Se a avó soubesse... Se a avó soubesse a resposta não perguntava outra vez...
E de repente eu soube a resposta!
Entendi: no mundo da minha avó, o meu avô, o meu bisavô estavam vivos e a minha avó não sabia onde andavam.
O que a mim parecia estranho, impossível, até bizarro, para Ela era a absoluta realidade.
Um dia aprendi que há 3 formas de ver o mundo.
A minha, a do outro, e a de quem está de fora. i.e. a 1ª, a 2ª e a 3ª posição de perceber o mundo, ou posição perceptual.
Uma posição perceptual é uma forma de dar atenção ao mundo.
Na 1ª posição, eu sou eu. Olho para o mundo e vejo-o segundo a minha experiencia, a minha memoria, as minhas sensações do que é bom e do que é mau.
Na minha história, usando a 1ª posição perceptual eu sabia que o meu avô morreu há quase vinte anos, e o meu bisavô há uns 40. Não fazia sentido nenhum perguntar por eles, por isso a cada pergunta eu respondia Não.
Mas a minha avó não tinha naquela altura a mesma visão do mundo do que eu. Aliás, ninguém tem exactamente a mesma visão do mundo que outra pessoa.
Na 2ª posição, eu sou o outro, vejo o mundo como ele vê, com a sua experiencia, a sua memoria e as suas sensações. Na 2ª posição perceptual, eu desenvolvo a minha empatia pelo mundo do outro, pelo seu lugar.
Hum... isto é muito bonito mas... como posso eu saber o que o outro sente?
A chave está em copiar o melhor que podemos o seu olhar.
Vou explicar melhor o que quero dizer com “copiar o seu olhar”.
Começo por observar a cara, o corpo e a postura do outro.

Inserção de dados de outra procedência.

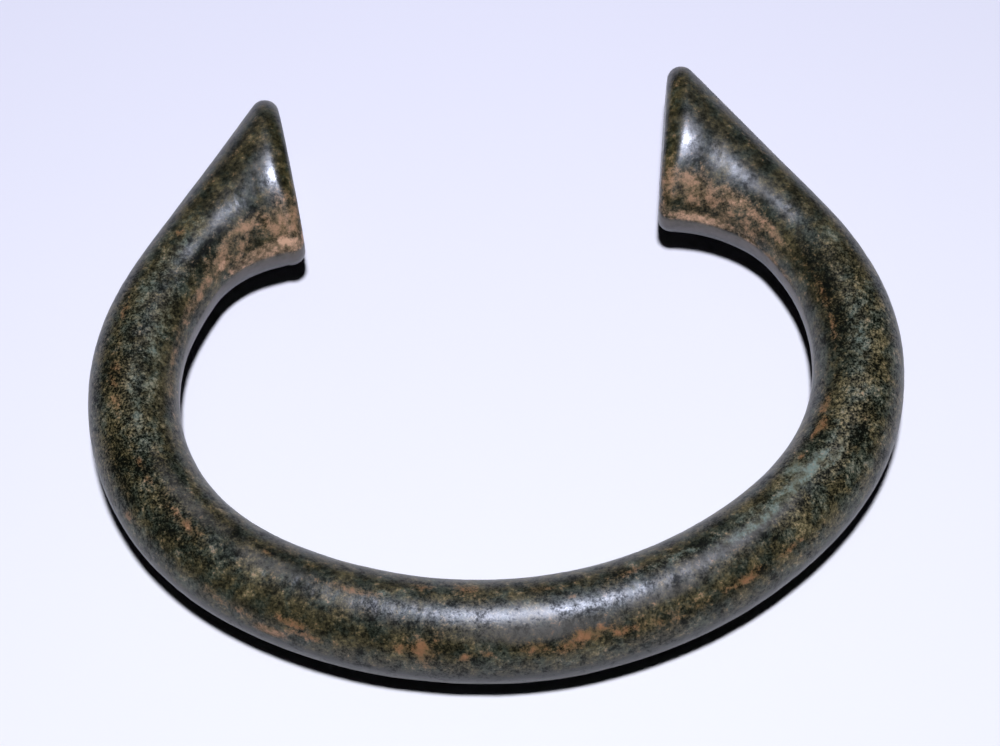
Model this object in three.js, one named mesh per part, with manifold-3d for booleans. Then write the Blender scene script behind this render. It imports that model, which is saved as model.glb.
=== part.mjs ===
// A bronze manilla: an open cast ring that lies on its side, with a round bar that is thickest at
// the bow and two arms that end in flared feet, each cut off by a flat face aslant to its arm.
// Millimetres, +X across the ring, +Y from the bow to the gap, +Z up from the surface it lies on.

import * as THREE from "three";
import { LoftGeometry } from "three/addons/geometries/LoftGeometry.js";
import { mergeVertices } from "three/addons/utils/BufferGeometryUtils.js";
import Module from "manifold-3d";

// Driving dimensions of the bar and its feet

const BOW_THICKNESS = 9.18;
const FOOT_HEIGHT = 11.8;
const RIM_RADIUS = 1.33;
const WORN_DEPTH = 0.16;

// A foot grows in height with this power of the share of its flare, and its crown keeps this much
// to the bar's own line, from 0 to 1, while its inner side flares away from it
const SWELL_POWER = 1.3;
const CROWN_HOLD = 0.4;

// Driving dimensions of each arm, which was bent by hand, so the two aren't quite alike.
// bowRadius and sideRadius are the middle line's radii at the bow and at the side.
// bowReach is the length of the shallow bow arc, from the middle of the bow, and turn is the
// angle in degrees that the whole arm turns through before it runs straight for straightLength
// to the tip of its foot. The foot widens inwards by flareRise on an arc of flareRadius, and its
// face slants back by faceSlant along the arm, from the outer tip to the inner corner.

const LEFT_ARM = {
  side: -1,
  bowRadius: 43.35,
  bowReach: 25.15,
  sideRadius: 20.95,
  turn: 125.2,
  sideThickness: 8.45,
  neckThickness: 8.4,
  straightLength: 23.85,
  flareRadius: 7.85,
  flareRise: 5.5,
  faceSlant: 15.2,
};
const RIGHT_ARM = {
  side: 1,
  bowRadius: 39.5,
  bowReach: 29.8,
  sideRadius: 20.5,
  turn: 124.65,
  sideThickness: 8.55,
  neckThickness: 8.1,
  straightLength: 23.75,
  flareRadius: 11.05,
  flareRise: 5.85,
  faceSlant: 14.45,
};

// Lengths over which one bend eases into the next
const BOW_TO_SIDE = 16;
const SIDE_TO_STRAIGHT = 12;

// Fineness of the mesh
const AROUND = 36;
const BAR_STATIONS = 34;
const FLARE_STATIONS = 11;
const RIM_STATIONS = 4;
const WALK_STEP = 0.1;

// Rises smoothly from 0 to 1 while x goes from -1/2 to 1/2
function ease(x) {
  return THREE.MathUtils.smoothstep(x, -0.5, 0.5);
}

// The plain measures that follow from an arm's own sizes, as distances along its middle line
function measureArm(arm) {
  const bowCurve = 1 / arm.bowRadius;
  const sideCurve = 1 / arm.sideRadius;
  const turn = THREE.MathUtils.degToRad(arm.turn);
  const straightFrom = (turn + (sideCurve - bowCurve) * arm.bowReach) / sideCurve;
  const tip = straightFrom + arm.straightLength;
  const corner = tip - arm.faceSlant;
  const flareTurn = Math.acos(1 - arm.flareRise / arm.flareRadius);
  const neck = corner - arm.flareRadius * Math.sin(flareTurn);
  return { bowCurve, sideCurve, straightFrom, tip, corner, flareTurn, neck };
}

// Walks an arm's middle line in plan and returns a function of the distance from the bow
function walkArm(arm, measures) {
  const { bowCurve, sideCurve, straightFrom, tip } = measures;
  const curvature = (s) =>
    bowCurve +
    (sideCurve - bowCurve) * ease((s - arm.bowReach) / BOW_TO_SIDE) -
    sideCurve * ease((s - straightFrom) / SIDE_TO_STRAIGHT);
  const steps = Math.ceil(tip / WALK_STEP);
  const step = tip / steps;
  const places = [new THREE.Vector3(0, 0, 0)];
  for (let i = 0; i < steps; i++) {
    const { x, y, z } = places[i];
    const heading = z + curvature((i + 0.5) * step) * step;
    const middle = (z + heading) / 2;
    places.push(new THREE.Vector3(x + step * Math.cos(middle), y + step * Math.sin(middle), heading));
  }
  return (s) => {
    const index = Math.min(Math.floor(s / step), steps - 1);
    return places[index].clone().lerp(places[index + 1], s / step - index);
  };
}

// A point in plan, offset to the outer side of the middle line by the given distance
function offsetOutwards(place, distance, side) {
  const x = place.x + distance * Math.sin(place.z);
  const y = place.y - distance * Math.cos(place.z);
  return new THREE.Vector2(side * x, y);
}

// The bar's thickness at a distance from the bow
function thicknessAt(arm, measures, s) {
  const side = (arm.bowReach + measures.straightFrom) / 2;
  const toSide = ease(s / side - 0.5);
  const toNeck = ease((s - side) / (measures.neck - side) - 0.5);
  return (
    BOW_THICKNESS +
    (arm.sideThickness - BOW_THICKNESS) * toSide +
    (arm.neckThickness - arm.sideThickness) * toNeck
  );
}

// The direction in plan of an arm's middle line, turned inwards by an angle, looking back to the bow
function lookBack(place, turnInwards, side) {
  const heading = place.z + turnInwards;
  return new THREE.Vector2(-side * Math.cos(heading), -Math.sin(heading));
}

// The rounding of a corner in plan between two sides: where it begins, and its points, for a share
// from 0 to 1 of the way from the first side to the second
function roundCorner(corner, first, second) {
  const halfAngle = first.angleTo(second) / 2;
  const setback = RIM_RADIUS / Math.tan(halfAngle);
  const bisector = first.clone().add(second).normalize();
  const centre = corner.clone().addScaledVector(bisector, RIM_RADIUS / Math.sin(halfAngle));
  const start = corner.clone().addScaledVector(first, setback);
  const sweep = Math.sign(second.cross(first)) * (Math.PI - 2 * halfAngle);
  return { setback, at: (share) => start.clone().rotateAround(centre, share * sweep) };
}

// The stations of one arm, from the middle of the bow to the edge of the foot's flat face: where
// the outer and inner sides lie in plan, half the height of the bar between them, and where its
// crown is, from 0 at the inner side to 1 at the outer side
function armStations(arm) {
  const measures = measureArm(arm);
  const walk = walkArm(arm, measures);
  const stations = [];
  for (let i = 0; i < BAR_STATIONS; i++) {
    const s = (i / BAR_STATIONS) * measures.neck;
    const half = thicknessAt(arm, measures, s) / 2;
    stations.push({
      outer: offsetOutwards(walk(s), half, arm.side),
      inner: offsetOutwards(walk(s), -half, arm.side),
      halfHeight: half,
      crown: 0.5,
    });
  }

  const half = arm.neckThickness / 2;
  const outerAt = (s) => offsetOutwards(walk(s), half, arm.side);
  const riseAt = (bend) => arm.flareRadius * (1 - Math.cos(bend));
  const innerAt = (bend) => {
    const s = measures.neck + arm.flareRadius * Math.sin(bend);
    return offsetOutwards(walk(s), -half - riseAt(bend), arm.side);
  };
  const crownAt = (bend) => 0.5 + CROWN_HOLD * (0.5 - half / (2 * half + riseAt(bend)));
  const tip = outerAt(measures.tip);
  const corner = innerAt(measures.flareTurn);
  const toCorner = corner.clone().sub(tip).normalize();
  const toTip = toCorner.clone().negate();
  const tipRim = roundCorner(tip, lookBack(walk(measures.tip), 0, arm.side), toCorner);
  const cornerBack = lookBack(walk(measures.corner), measures.flareTurn, arm.side);
  const cornerRim = roundCorner(corner, cornerBack, toTip);
  for (let i = 0; i < FLARE_STATIONS; i++) {
    const share = i / FLARE_STATIONS;
    const bend = share * (measures.flareTurn - cornerRim.setback / arm.flareRadius);
    stations.push({
      outer: outerAt(THREE.MathUtils.lerp(measures.neck, measures.tip - tipRim.setback, share)),
      inner: innerAt(bend),
      halfHeight: THREE.MathUtils.lerp(half, FOOT_HEIGHT / 2, share ** SWELL_POWER),
      crown: crownAt(bend),
    });
  }
  for (let i = 0; i <= RIM_STATIONS; i++) {
    const share = i / RIM_STATIONS;
    stations.push({
      outer: tipRim.at(share),
      inner: cornerRim.at(share),
      halfHeight: FOOT_HEIGHT / 2 - RIM_RADIUS * (1 - Math.cos((share * Math.PI) / 2)),
      crown: crownAt(measures.flareTurn),
    });
  }
  return stations;
}

// The oval section of a station, as points from the outer side over the crown to the inner side
// and back underneath, at the height where the station's part of the ring lies
function sectionPoints({ outer, inner, halfHeight, crown }, heightAt) {
  const height = heightAt((outer.y + inner.y) / 2);
  return Array.from({ length: AROUND }, (_, i) => {
    const angle = (i / AROUND) * 2 * Math.PI;
    const across = (1 + Math.cos(angle)) / 2 + (crown - 0.5) * Math.sin(angle) ** 2;
    const plan = inner.clone().lerp(outer, across);
    return new THREE.Vector3(plan.x, plan.y, height + halfHeight * Math.sin(angle));
  });
}

// The middle of a foot's face in plan
function faceMiddle(stations) {
  const { outer, inner } = stations.at(-1);
  return outer.clone().add(inner).divideScalar(2);
}

// A closed geometry as a solid, with its shared points merged
function solidOf(wasm, geometry) {
  const loose = geometry.toNonIndexed();
  loose.deleteAttribute("normal");
  loose.deleteAttribute("uv");
  const merged = mergeVertices(loose, 1e-4);
  return new wasm.Manifold(
    new wasm.Mesh({
      numProp: 3,
      vertProperties: merged.attributes.position.array,
      triVerts: new Uint32Array(merged.index.array),
    }),
  );
}

// The whole ring as one closed skin, lofted from foot to foot. Its middle line rises a little from
// the bow to the feet, so that all three rest on the ground, which wears a small flat on each.
function castManilla(wasm) {
  const left = armStations(LEFT_ARM);
  const right = armStations(RIGHT_ARM);
  const restY = (faceMiddle(left).y + faceMiddle(right).y) / 2;
  const heightAt = (y) =>
    THREE.MathUtils.mapLinear(y, 0, restY, BOW_THICKNESS / 2, FOOT_HEIGHT / 2) - WORN_DEPTH;
  const stations = [...right.reverse(), ...left.slice(1)];
  const sections = stations.map((station) => sectionPoints(station, heightAt));
  const skin = new LoftGeometry(sections, { capStart: true, capEnd: true });
  skin.computeBoundingBox();
  const size = skin.boundingBox.getSize(new THREE.Vector3());
  const middle = skin.boundingBox.getCenter(new THREE.Vector3());
  const ground = new THREE.BoxGeometry(2 * size.x, 2 * size.y, FOOT_HEIGHT);
  ground.translate(middle.x, middle.y, -FOOT_HEIGHT / 2);
  const cast = solidOf(wasm, skin).subtract(solidOf(wasm, ground)).getMesh();
  const geometry = new THREE.BufferGeometry();
  geometry.setAttribute("position", new THREE.BufferAttribute(cast.vertProperties, 3));
  geometry.setIndex(new THREE.BufferAttribute(cast.triVerts, 1));
  return geometry;
}

const wasm = await Module();
wasm.setup();

const geometry = castManilla(wasm);
geometry.computeBoundingBox();
const middle = geometry.boundingBox.getCenter(new THREE.Vector3());
geometry.translate(-middle.x, -middle.y, 0);
geometry.computeVertexNormals();

const bronze = new THREE.MeshStandardMaterial({ color: 0x4f4a3c, roughness: 0.5, metalness: 0.6 });
const manilla = new THREE.Mesh(geometry, bronze);
manilla.name = "manilla";

const part = new THREE.Group();
part.add(manilla);

export default part;
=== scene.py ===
"""A cast bronze manilla with an old patina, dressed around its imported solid.

The ring is lofted by Geometry Nodes from stations along its two arms, with the casting's dents,
pits and grain as relief. Its patina is procedural, and patches of earth, rust and verdigris sit
at places along the ring. Lengths are in metres, +X across the ring, +Y to the gap, +Z up.
"""

import math

import bpy
import numpy as np
from bpy.props import FloatProperty, FloatVectorProperty, IntProperty, PointerProperty
from mathutils import Euler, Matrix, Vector


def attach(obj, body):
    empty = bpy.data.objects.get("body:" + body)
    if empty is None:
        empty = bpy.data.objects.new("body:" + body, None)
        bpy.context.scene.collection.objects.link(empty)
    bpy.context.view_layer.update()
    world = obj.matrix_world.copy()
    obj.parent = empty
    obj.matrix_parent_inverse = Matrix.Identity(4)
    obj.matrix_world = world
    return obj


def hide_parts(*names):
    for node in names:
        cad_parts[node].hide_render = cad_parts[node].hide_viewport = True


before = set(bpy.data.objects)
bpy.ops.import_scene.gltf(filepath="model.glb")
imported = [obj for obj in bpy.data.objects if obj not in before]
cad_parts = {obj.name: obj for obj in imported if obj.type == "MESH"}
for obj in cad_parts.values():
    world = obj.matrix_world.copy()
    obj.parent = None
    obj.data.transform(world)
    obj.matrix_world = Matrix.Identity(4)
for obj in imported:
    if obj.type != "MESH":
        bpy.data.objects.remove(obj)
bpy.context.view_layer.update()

bl_info = {
    "name": "Bronze Manilla",
    "version": (1, 0, 0),
    "blender": (4, 5, 0),
    "location": "3D View > Sidebar > Manilla",
    "description": "Casts a patinated bronze manilla and lays it out on a pale floor",
    "category": "Object",
}

MM = 0.001
FULL_TURN = 2 * math.pi

# Sizes

ARM_FIELDS = {
    "bow_radius": ("Bow radius", "Radius of the middle line along the bow"),
    "bow_reach": ("Bow reach", "Length of the shallow bow arc, from the middle of the bow"),
    "side_radius": ("Side radius", "Radius of the middle line round the side"),
    "side_thickness": ("Side thickness", "Thickness of the bar at the side"),
    "neck_thickness": ("Neck thickness", "Thickness of the bar where the foot begins to flare"),
    "straight_length": ("Straight length", "Length of the straight run, to the tip of the foot"),
    "flare_radius": ("Flare radius", "Radius of the concave arc on the foot's inner side"),
    "flare_rise": ("Flare rise", "How much the foot widens inwards"),
    "face_slant": ("Face slant", "How far the face slants back along the arm"),
}


def length(title, description, millimetres):
    """A length that a user may change, given in millimetres and kept in metres."""
    return FloatProperty(
        name=title, description=description, default=millimetres * MM, precision=5, unit="LENGTH"
    )


def angle(title, description, degrees):
    """An angle that a user may change, given in degrees and kept in radians."""
    return FloatProperty(
        name=title, description=description, default=math.radians(degrees), subtype="ANGLE"
    )


def number(title, description, value):
    """A plain number that a user may change."""
    return FloatProperty(name=title, description=description, default=value, precision=3)


def colour(title, description, red, green, blue):
    """A colour that a user may change, in linear light."""
    return FloatVectorProperty(
        name=title,
        description=description,
        default=(red, green, blue),
        size=3,
        min=0,
        max=1,
        subtype="COLOR",
    )


def arm_sizes(class_name, turn, **millimetres):
    """A PropertyGroup with the sizes of one arm."""
    fields = {name: length(*words, millimetres[name]) for name, words in ARM_FIELDS.items()}
    fields["turn"] = angle("Turn", "Angle that the arm turns through before it runs straight", turn)
    return type(class_name, (bpy.types.PropertyGroup,), {"__annotations__": fields})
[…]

Copio apenas internamente, usando a minha imaginação.
A minha avó estava assim, torcia as mãos, levava os olhos de lado a lado, como que à procura de algo. Apertava o lenço, zangada.
Depois, fecho os olhos e volto a abrir, e vejo o mundo como se fosse ele. E de repente, puff, estou na 2ª posição!

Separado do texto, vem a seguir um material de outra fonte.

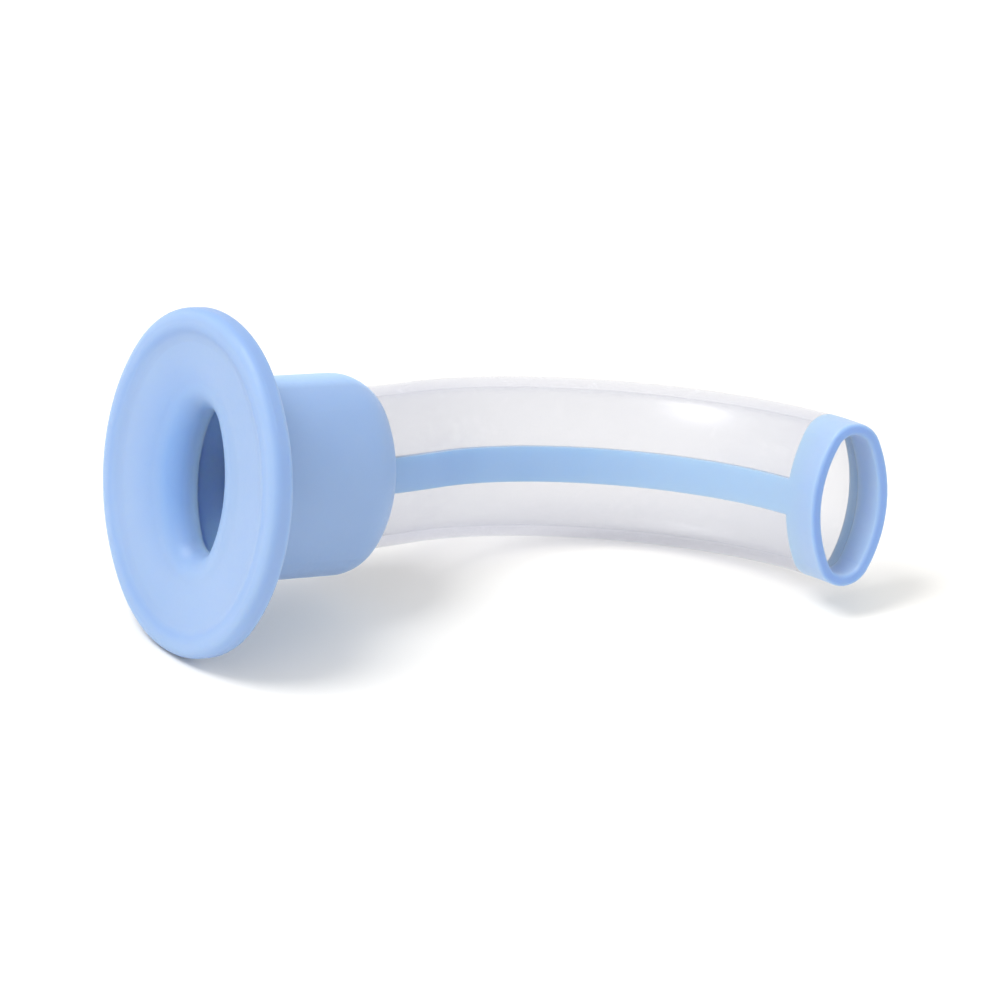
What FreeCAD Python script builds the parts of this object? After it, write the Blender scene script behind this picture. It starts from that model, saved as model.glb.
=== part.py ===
import FreeCAD, Part
import math
import os
import Sketcher

# Oropharyngeal airway, a two-shot moulding: a clear curved tube, and a soft blue shot that forms the
# flange, the bite block, the strip along the inside of the bend and the ring round the tip.
# Modelling frame: the origin is the centre of the flange's rear face, +X runs along the bite block,
# the bend turns towards -Y and Z is across the tube. At the end the part is laid down as it rests.

Vector = FreeCAD.Vector
X_AXIS = Vector(1, 0, 0)
Y_AXIS = Vector(0, 1, 0)
Z_AXIS = Vector(0, 0, 1)
REST_ROUNDS = 20
doc = FreeCAD.newDocument("airway")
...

A 3ª posição observa a situação de ambas as partes de forma independente, sem envolvimento.
Também tenho um truque para esta! Imagino que sou uma mosca e que estou no canto da sala, lá no alto, a ver o que se passa aqui. Descrevo a rapariga que vejo (que sou eu) e quem mais está com ela. Observo mais uma vez as suas caras, os corpos, as posturas. Para onde olham, no que tocam, que tom de voz usam...
Nessa tarde eu via uma senhora muito velhinha, agitada, preocupada, um pouco zangada até. E uma rapariga nova que repetia Não, Não, Não, por vezes com alguma impaciência.
Um dia aprendi que há estas 3 formas de ver o mundo, e foi naquela tarde que entendi o que queriam dizer.
Filha, o Zé e o avô José Homem?
Estão de viagem minha querida, ligaram há pouco, só voltam tarde...
Ah que bom!
Não foi uma mentira que eu lhe disse. No mundo da minha avó era possível ser assim. E ela não perguntou mais. Nessa noite comeu bem, dormiu descansada, e até ao dia em que o coração dela parou não voltei a dizer “Não avó”, disse-lhe que sim a quase tudo, e vi como isso a fez feliz.
E vocês, já experimentaram o lugar do outro?